Ruth Hanna McCormick Simms had a full life of politics and newspaper publishing. The daughter of Ohio Senator Mark Hanna, Republican kingmaker, she was introduced to politics at an early age. A progressive by nature, she found a soulmate in her first husband, then Senator Joseph Medill McCormick. Senator McCormick was part owner of the Chicago Tribune and also from a politically-connected family.
Appalled by the unsanitary conditions in Illinois dairies, she founded Rock River Dairy in Byron, Illinois, as a breeding facility to produce sanitary milk for invalids and children. Together, she and Joseph campaigned for causes such as child welfare and women’s suffrage. In 1913, she successfully lobbied the Illinois State Legislature to give women the right to vote in state and presidential elections, the first such law east of the Mississippi River. She continued to work for women’s suffrage until the passage of the 19th Amendment to the Constitution in 1920.
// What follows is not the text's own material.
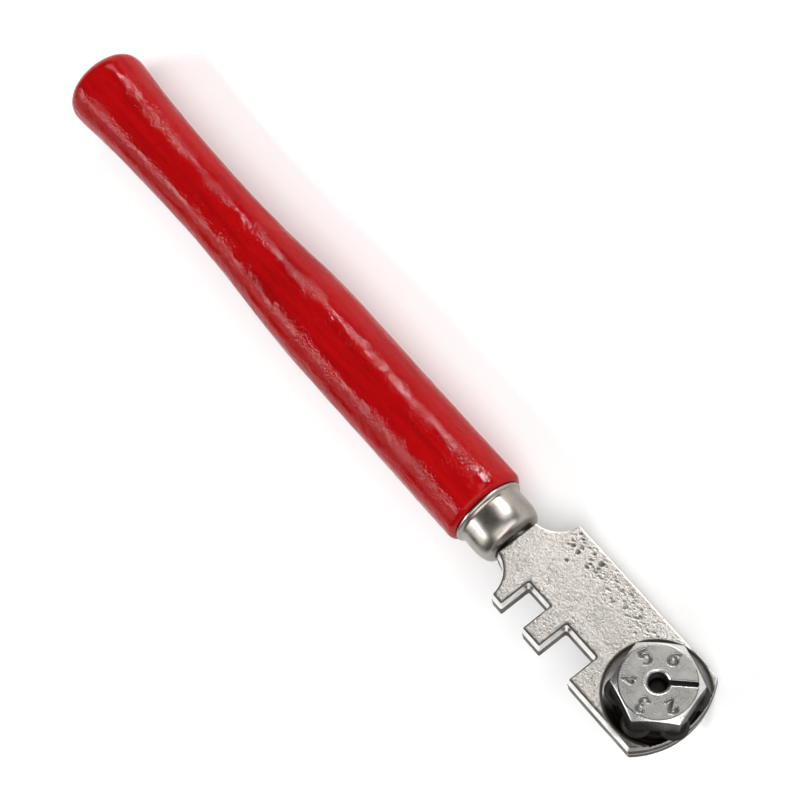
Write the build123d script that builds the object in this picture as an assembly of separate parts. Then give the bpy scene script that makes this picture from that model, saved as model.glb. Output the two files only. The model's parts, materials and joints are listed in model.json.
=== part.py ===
from build123d import *
import os
from math import cos, radians, sin, sqrt

# Six-wheel turret glass cutter, in millimetres.
# Every shape is first drawn with x = 0 just behind the butt of the handle, z = 0 on the tool's axis,
# the cutting tip at +X and the turret facing +Z. lie_down() then rolls it into the pose in which the
# tool lies on a table, with the handle and the straight back edge of the plate touching it.

# ---------------------------------------------------------------- driving dimensions
PLATE_TIP_X = 130.0
BUTT_X = 2.0  # back end of the handle
GRIP_RADIUS = 6.14  # front half of the handle
WAIST_RADIUS = 5.03
BUTT_RADIUS = 6.08
HANDLE_FRONT_X = 89.3  # shoulder of the handle, against the ferrule

PLATE_THICKNESS = 4.4
PLATE_HALF_WIDTH = 7.7  # at the parting line
PLATE_DRAFT = 4.0  # degrees, above and below the parting line
PLATE_EDGE_RADIUS = 0.25
TIP_ARC_RADIUS = 12.1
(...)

After her husband’s death in 1925, Ruth McCormick continued both in newspapers and politics. She purchased three Rockford newspapers, combining them into Rockford Consolidated Newspapers, Inc. in 1930. She then built this headquarters at 99 East State Street, modeled after the Tribune News Tower in Chicago. She also ran for Congress as a Republican in 1928 and was elected to a term in 1929-1931. She ran for the Senate in 1930, but was defeated. Ruth McCormick continued to be a leader in Republican national politics into the 1940s.
In 1932, she married Albert Gallatin Simms of New Mexico. She sold her dairy farm and purchased a cattle and sheep ranch in Colorado. In 1944, Simms died from complications of a horse riding accident.